When the first singles for the Knife singer Karin Dreijer Andersson’s Fever Ray dropped, it was clear that her solo project was inscrutable, even by the standards of someone who considers Venetian plague masks a cornerstone of her wardrobe. The first impression is that atmosphere trumps narrative; bass notes, simple rhythms, and stark synth chords creep like a rolling fog while a cast of pitch-shifted voices emerge from dark corners of the woods or darker recesses of the mind. But Andersson’s use of chilling childhood imagery and warped lyrics, filled with morphing perspectives that cultivate curiosity and raise questions that may never be answered, make it addictive. Who knew dishwasher tablets could be so unsettling?

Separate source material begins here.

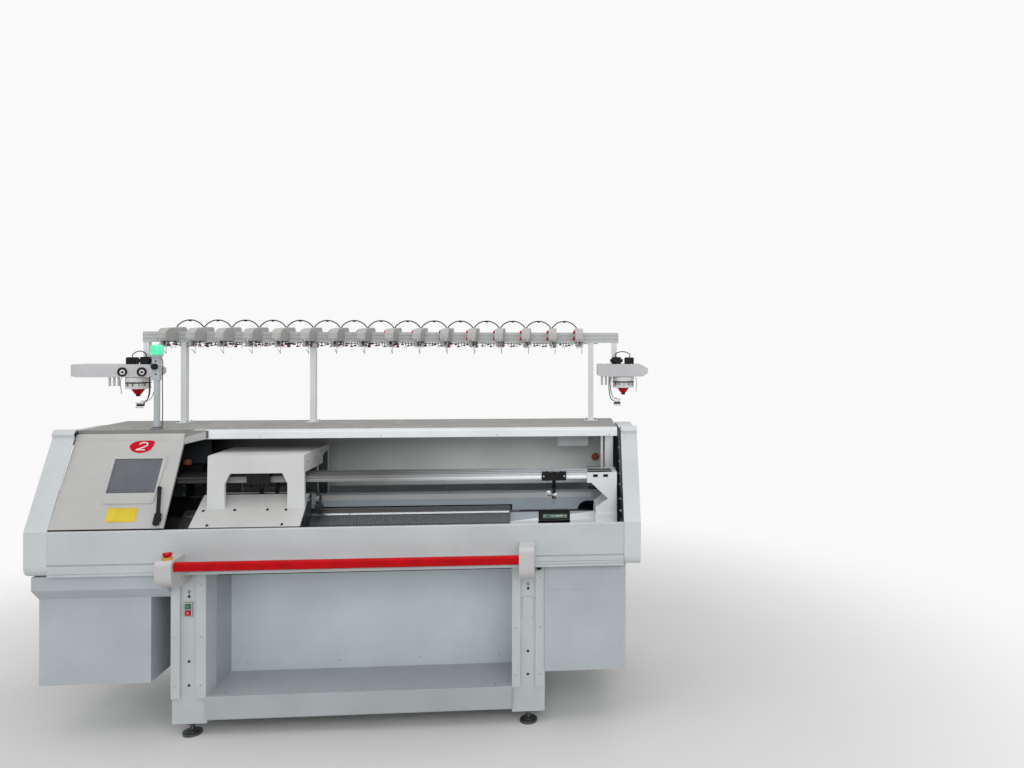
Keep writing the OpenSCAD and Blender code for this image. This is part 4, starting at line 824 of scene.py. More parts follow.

What’s made Andersson’s work even better is how her videos and performances amplify the music’s sense of dread and mystery. Does the dirty rave dancer on a diving board know she’s being watched (“When I Grow Up”)? Why is the Miss Havisham figure in a silver dress cavorting with farm animals (“Seven”)? Are they the same person? It’s deliberate, theatrical smoke and mirrors, constant reinvention, and a David Lynch-like veneer of unseen danger that invite audience reinterpretation. The more material this unique artist releases, the less any of it makes sense. –Patrick Sisson

Read the complete list here.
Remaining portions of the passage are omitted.